◆ What to produce
Scan the records for the word "this". Copy each line that includes it.
* BEGIN Working data *
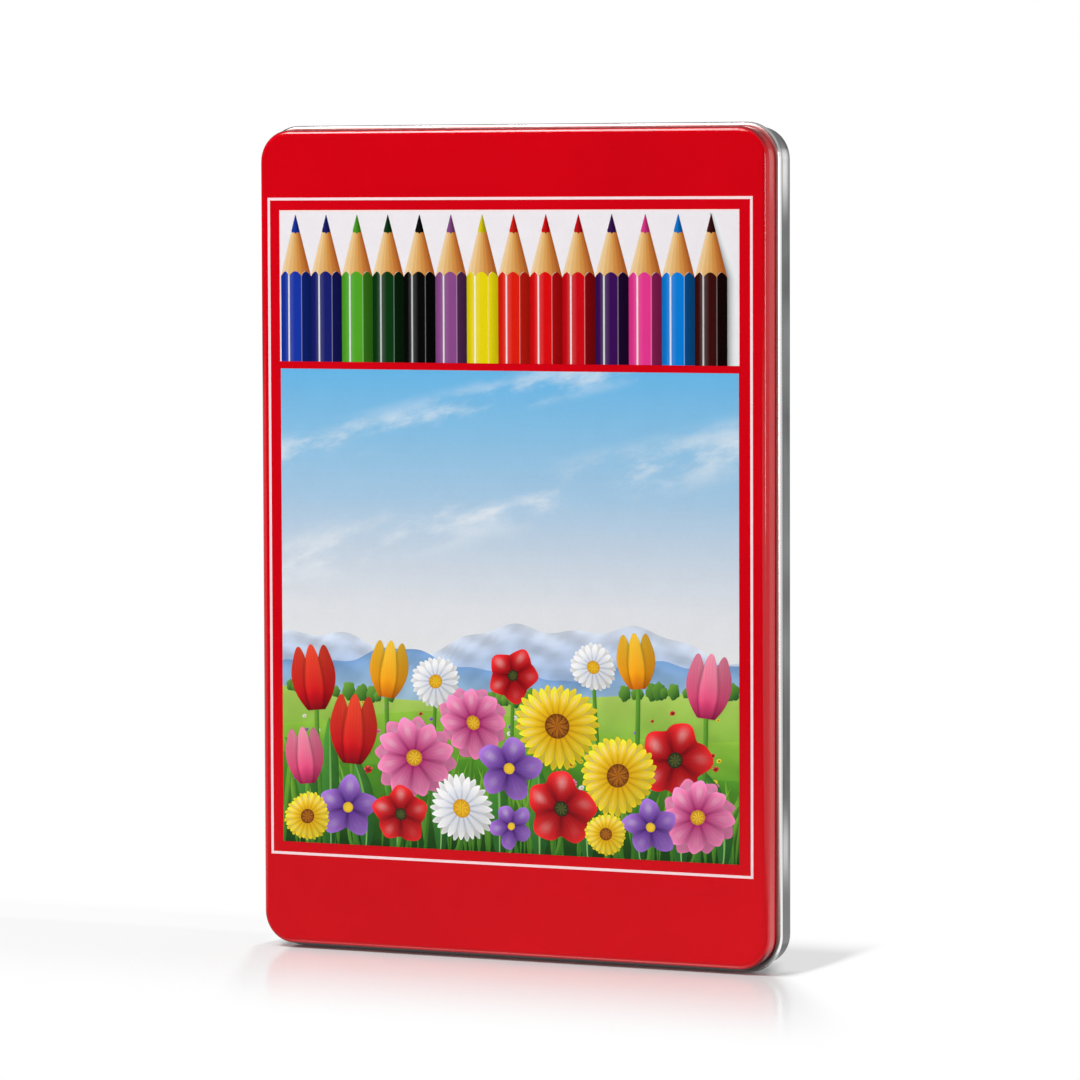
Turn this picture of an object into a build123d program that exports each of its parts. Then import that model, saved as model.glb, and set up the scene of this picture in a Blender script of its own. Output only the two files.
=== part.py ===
"""Hinged sheet-steel tin that holds one flat row of coloured pencils.

The pieces are drawn with the tin on its back: +Z is the way the lid faces, +Y runs along the
pencils towards their tips, the hinge is along the long side at -X, and the origin is the centre of
the back panel's outer face.  They are saved with the tin standing on its short side: +Z runs
towards the tips, the lid faces -Y, and the origin is the bottom centre of the whole tin.  All
sizes are in millimetres.
"""

from build123d import *
import math
import os

# ---- pencils -------------------------------------------------------------------------------
PENCIL_COUNT = 12
PENCIL_LENGTH = 175.0
PENCIL_FLATS = 7.0  # across the flats of the hexagon
PENCIL_PITCH = 9.9
CORE_DIAMETER = 3.2
CONE_LENGTH = 18.5  # sharpened length, from the point to the highest scallop
POINT_RADIUS = 0.3  # the blunt end of the point
CONE_SPARE = 0.2  # the sharpener's cone starts this far outside the corners

# ---- sheets and running gaps -----------------------------------------------------------------
SHEET = 0.3  # tinplate
TRAY_SHEET = 0.4  # formed plastic
GROOVE_CLEAR = 0.16  # between a pencil's corners and its groove
GROOVE_END_CLEAR = 1.0  # between a pencil's end and the end of its groove
TRAY_FIT = 0.3  # between the tray and the folded edge of the base
NECK_FIT = 0.3  # between the neck of the base and the hem of the lid
PENCIL_SEAT = 0.03  # left between a pencil's lower corners and its groove
LAP = 4.0  # how far the section of a wall reaches in over the flat panel that it is joined to
ROUND_SHARE = 0.98  # share of a half-round that is rounded, so that a sliver stays flat
FOLD_SHARE = 0.9  # the same for the folded edges

# ---- pencil tray -----------------------------------------------------------------------------
TRAY_BORDER = 2.8  # flat land beside the outer grooves
TRAY_END_BORDER = 2.7  # flat land beyond the ends of the grooves
TRAY_STAND = 1.5  # the grooves hang this far above the back panel
TROUGH_WIDTH = 27.0  # finger trough across the grooves

# ---- tin body ----------------------------------------------------------------------------------
CORNER_RADIUS = 7.2
LID_EDGE_RADIUS = 1.5
BASE_EDGE_RADIUS = 1.2
LID_SKIRT = 4.45  # height of the lid's side, outside
LID_GAP = 0.4  # dark line between the lid and the bead
BEAD_RADIUS = 1.0  # half-round bead on the base
HEM_DEPTH = 1.5
NECK_HEADROOM = 0.8  # between the neck's folded edge and the inside of the lid

# ---- liner in the lid ----------------------------------------------------------------------------
LINER_THICKNESS = 3.0
LINER_GAP = 0.45  # between the pencils and the liner
LINER_INSET = 3.0  # from the edge of the tray
LINER_CORNER = 6.0

# ---- hinge ---------------------------------------------------------------------------------------
HINGE_SPACING = 112.0  # between the middles of the two hinges
PIN_RADIUS = 0.6
PIN_RUNNING_GAP = 0.05  # radial, in the lid's knuckle
PIN_TIGHT_GAP = 0.01  # radial, in the base's knuckles
BARREL_GAP = 0.15  # between the barrel and the wall of the base
LID_KNUCKLE = 8.0
BASE_KNUCKLE = 6.0
KNUCKLE_GAP = 0.3
NOTCH_GAP = 0.8  # from the barrel's ends to the cut ends of the bead
STRAP_LENGTH = 2.7  # from the bead's or lid's edge to the end of the strap's crank
STRAP_CRANK = 0.6  # height of the slanting part of a strap

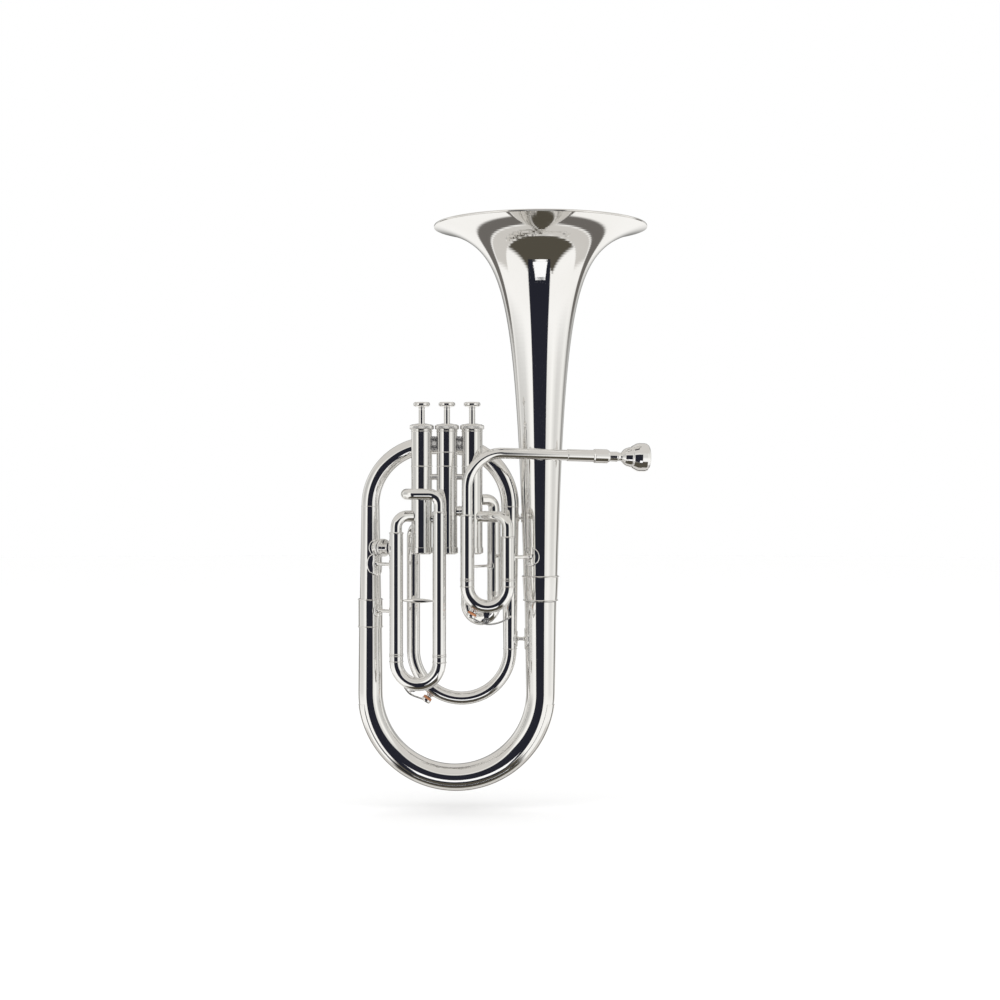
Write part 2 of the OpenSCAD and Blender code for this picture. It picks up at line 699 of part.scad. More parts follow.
* END Working data *
◆ Correct output
Turn this picture of an object into a build123d program that exports each of its parts. Then import that model, saved as model.glb, and set up the scene of this picture in a Blender script of its own. Output only the two files.
CONE_SPARE = 0.2  # the sharpener's cone starts this far outside the corners
TRAY_STAND = 1.5  # the grooves hang this far above the back panel
Write part 2 of the OpenSCAD and Blender code for this picture. It picks up at line 699 of part.scad. More parts follow.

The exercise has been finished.